Patrick Byrne played on the 2002 U.S. sled hockey team at the Paralympics. The team was a long shot; in fact, they were only playing because the U.S. was hosting the games. But they came back with gold.
“Words can't even describe it. The only thing you can do is… the tears start rolling. It’s just like, ‘did we just win the gold?’” he said.
Today, several members of the team play at the international level, including Kevin McKee. He won silver with the USA team at the 2013 world championship in Korea.
“It was a lot of fun. I mean, it was a good competition,” said McKee. “It was the best eight teams in the world. And we just went out there and played, and everyone was real good. So, it was a very fast-paced game.”
At the local level, able-bodied friends of the players sometimes strap themselves into a sled and play. But at the national level, players have to be disabled.
In fact, sled hockey may be the only place where being a double amputee is a real advantage.
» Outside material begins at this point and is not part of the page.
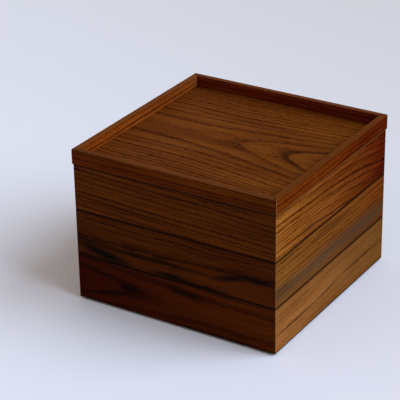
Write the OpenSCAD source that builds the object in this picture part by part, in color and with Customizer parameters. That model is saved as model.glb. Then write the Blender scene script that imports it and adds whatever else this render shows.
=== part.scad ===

“Brody, right now, he's got a huge advantage. The shorter your sled, the better off you're going to be. You can spin on a dime.” said Patrick. “In the USA sled hockey team right now, I'd say 90 percent of the guys are actually double amputees. Except for the goalies. That's when you want a leg out in front of you when you're a goalie to try to block that net.”
The RIC Blackhawks get their funding from those other Chicago Blackhawks. And the meeting with then-Hawks owner Bill Wirtz was Patrick's idea.
“We explained the whole game to him, and he looked at us like: ‘are you guys kidding me?’ And I'm like, ‘sir, no’ and he's like, ‘what do you guys need?’ And I went, ‘mainly money,’” said Patrick. “The great thing about sports that I love -- and a lot of the guys here love -- it makes you feel like you're not disabled.”
Bob Roybal, Brody’s dad, says hockey has been good for his son.
“It's been awesome for him. It's given him self-confidence. I mean, he's really good and he loves it more than anything,” he said. “His life is hockey.”
“If I had two legs today, where would I be at? Would I be married today and have three kids? Have a gold medal? Would I have ever met the guys that I've met out here? No, I wouldn't,” said Patrick. “I'm so thankful that I didn't do anything crazy back in the beginning.”
As much as Patrick Byrne loves sled hockey, he says his favorite sport is golf. Soon after the accident, his golf-loving father encouraged him to take up the sport as a way to develop balance and overcome his fear of people staring at him.
In addition to the sled hockey team at McFetridge Park, there is another team in Lake Forest.